Where a line holds the word "finishes", copy that line.

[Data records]
>>>
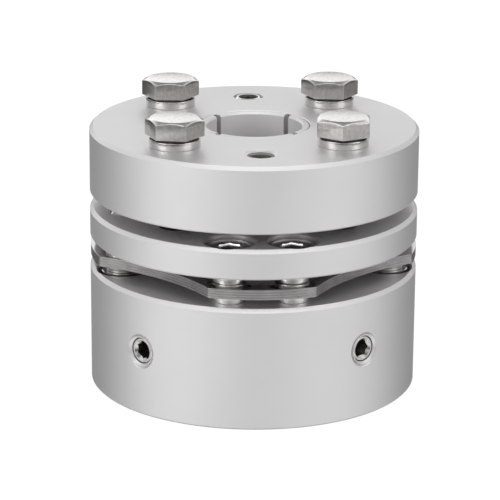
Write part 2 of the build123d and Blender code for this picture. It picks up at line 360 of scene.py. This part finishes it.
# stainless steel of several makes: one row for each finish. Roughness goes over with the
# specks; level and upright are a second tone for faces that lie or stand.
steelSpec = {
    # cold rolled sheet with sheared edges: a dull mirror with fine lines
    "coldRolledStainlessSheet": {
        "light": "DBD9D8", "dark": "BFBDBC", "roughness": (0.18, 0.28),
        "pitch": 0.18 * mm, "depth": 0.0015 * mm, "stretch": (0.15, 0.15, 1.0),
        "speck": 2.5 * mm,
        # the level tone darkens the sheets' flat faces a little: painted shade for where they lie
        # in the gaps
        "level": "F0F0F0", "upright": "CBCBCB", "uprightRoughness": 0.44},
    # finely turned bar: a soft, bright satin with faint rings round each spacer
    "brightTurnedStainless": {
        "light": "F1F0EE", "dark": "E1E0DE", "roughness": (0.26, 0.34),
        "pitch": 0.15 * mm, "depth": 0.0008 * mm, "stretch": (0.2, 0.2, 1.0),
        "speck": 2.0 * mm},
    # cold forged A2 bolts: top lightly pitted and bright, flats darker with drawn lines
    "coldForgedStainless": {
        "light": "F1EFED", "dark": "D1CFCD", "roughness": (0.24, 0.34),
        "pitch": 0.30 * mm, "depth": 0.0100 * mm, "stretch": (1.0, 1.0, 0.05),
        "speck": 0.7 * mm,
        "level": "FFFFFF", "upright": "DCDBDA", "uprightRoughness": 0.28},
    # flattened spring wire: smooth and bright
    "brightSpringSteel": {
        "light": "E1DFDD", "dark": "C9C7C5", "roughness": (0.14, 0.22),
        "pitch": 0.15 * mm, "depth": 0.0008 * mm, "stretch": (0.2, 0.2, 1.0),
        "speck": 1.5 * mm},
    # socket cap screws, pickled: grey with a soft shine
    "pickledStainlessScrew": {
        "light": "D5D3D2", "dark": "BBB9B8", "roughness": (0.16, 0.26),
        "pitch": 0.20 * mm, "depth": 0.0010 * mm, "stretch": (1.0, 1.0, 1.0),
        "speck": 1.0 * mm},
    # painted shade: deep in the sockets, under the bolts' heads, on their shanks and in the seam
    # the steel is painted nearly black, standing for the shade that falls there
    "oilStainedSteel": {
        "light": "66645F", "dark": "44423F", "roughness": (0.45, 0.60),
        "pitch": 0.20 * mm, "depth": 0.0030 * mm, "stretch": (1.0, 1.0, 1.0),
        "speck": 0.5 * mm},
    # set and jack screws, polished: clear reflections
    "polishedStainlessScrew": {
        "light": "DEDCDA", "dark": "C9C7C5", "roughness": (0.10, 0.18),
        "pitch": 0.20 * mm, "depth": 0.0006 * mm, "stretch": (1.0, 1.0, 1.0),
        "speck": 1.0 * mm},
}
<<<
>>>
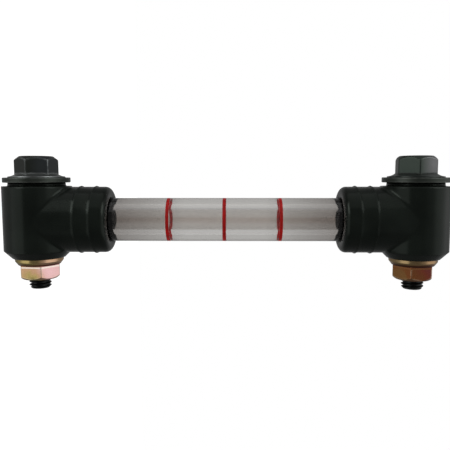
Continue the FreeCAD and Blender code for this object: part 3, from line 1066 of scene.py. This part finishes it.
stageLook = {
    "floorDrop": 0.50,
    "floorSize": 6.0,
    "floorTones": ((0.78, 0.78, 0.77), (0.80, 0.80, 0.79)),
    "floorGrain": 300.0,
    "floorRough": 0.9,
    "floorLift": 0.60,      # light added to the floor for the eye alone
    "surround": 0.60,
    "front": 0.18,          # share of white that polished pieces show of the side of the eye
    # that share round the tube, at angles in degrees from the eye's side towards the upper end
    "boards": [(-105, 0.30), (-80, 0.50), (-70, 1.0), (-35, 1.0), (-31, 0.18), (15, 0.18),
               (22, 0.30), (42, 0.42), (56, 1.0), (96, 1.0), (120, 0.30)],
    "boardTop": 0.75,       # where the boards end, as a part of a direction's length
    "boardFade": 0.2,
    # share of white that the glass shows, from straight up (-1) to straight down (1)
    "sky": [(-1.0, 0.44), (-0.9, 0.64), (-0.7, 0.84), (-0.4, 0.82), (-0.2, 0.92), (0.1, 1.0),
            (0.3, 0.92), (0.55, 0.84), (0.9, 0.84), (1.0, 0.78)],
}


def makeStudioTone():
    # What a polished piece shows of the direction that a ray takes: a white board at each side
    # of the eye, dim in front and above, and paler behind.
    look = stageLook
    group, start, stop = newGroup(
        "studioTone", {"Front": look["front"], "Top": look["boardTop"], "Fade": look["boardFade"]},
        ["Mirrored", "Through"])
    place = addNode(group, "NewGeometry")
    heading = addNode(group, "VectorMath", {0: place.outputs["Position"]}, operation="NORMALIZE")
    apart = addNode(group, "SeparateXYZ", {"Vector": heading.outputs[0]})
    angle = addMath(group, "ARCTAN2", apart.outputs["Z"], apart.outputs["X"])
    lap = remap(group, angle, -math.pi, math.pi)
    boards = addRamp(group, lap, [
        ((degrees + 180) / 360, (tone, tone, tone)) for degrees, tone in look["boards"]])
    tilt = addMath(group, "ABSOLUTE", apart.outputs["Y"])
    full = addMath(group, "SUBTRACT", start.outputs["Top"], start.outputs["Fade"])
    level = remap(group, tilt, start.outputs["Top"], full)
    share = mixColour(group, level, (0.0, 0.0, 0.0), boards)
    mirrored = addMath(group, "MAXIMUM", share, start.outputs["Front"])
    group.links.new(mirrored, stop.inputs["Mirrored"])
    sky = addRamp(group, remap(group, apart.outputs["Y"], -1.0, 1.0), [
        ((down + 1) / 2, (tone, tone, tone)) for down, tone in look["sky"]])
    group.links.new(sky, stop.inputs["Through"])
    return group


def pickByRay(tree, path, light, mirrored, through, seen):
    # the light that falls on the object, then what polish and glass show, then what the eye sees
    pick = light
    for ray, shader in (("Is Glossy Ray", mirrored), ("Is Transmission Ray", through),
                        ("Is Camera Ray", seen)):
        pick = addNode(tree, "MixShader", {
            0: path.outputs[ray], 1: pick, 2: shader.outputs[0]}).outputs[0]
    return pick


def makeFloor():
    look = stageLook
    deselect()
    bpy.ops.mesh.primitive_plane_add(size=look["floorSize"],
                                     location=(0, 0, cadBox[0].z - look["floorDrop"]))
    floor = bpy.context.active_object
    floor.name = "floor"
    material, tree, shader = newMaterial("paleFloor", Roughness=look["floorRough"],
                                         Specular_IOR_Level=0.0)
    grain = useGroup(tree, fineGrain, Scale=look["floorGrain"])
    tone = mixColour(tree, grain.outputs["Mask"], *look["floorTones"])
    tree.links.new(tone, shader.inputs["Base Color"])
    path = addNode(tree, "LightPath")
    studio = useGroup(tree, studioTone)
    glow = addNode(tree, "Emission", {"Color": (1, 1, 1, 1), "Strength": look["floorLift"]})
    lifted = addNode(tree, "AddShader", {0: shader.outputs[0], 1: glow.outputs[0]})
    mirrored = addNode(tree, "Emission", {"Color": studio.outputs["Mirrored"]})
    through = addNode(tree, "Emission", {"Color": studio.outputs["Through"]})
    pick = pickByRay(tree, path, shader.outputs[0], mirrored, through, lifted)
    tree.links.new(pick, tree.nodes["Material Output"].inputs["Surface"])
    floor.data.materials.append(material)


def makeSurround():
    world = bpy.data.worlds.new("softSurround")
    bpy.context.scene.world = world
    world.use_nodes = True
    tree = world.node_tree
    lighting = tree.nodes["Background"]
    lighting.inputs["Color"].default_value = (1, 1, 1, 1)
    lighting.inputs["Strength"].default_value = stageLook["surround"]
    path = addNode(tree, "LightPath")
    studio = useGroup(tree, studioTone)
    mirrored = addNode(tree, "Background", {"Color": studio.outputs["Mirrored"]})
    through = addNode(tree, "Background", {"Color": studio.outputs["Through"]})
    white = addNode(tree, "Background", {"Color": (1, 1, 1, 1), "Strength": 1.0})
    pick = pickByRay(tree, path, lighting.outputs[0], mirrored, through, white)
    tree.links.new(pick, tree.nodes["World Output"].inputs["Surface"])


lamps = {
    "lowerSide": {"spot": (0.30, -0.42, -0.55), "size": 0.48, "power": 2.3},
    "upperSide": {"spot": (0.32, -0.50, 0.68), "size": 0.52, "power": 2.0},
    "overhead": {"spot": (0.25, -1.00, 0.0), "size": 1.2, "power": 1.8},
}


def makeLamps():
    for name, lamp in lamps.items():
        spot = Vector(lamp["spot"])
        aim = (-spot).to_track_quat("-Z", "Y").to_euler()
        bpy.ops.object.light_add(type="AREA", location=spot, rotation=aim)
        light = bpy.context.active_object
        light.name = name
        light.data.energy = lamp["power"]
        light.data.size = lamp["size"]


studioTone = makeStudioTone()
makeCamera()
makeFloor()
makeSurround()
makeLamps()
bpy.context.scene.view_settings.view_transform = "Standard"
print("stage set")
<<<
RESULT FOR THIS TASK:
Write part 2 of the build123d and Blender code for this picture. It picks up at line 360 of scene.py. This part finishes it.
Continue the FreeCAD and Blender code for this object: part 3, from line 1066 of scene.py. This part finishes it.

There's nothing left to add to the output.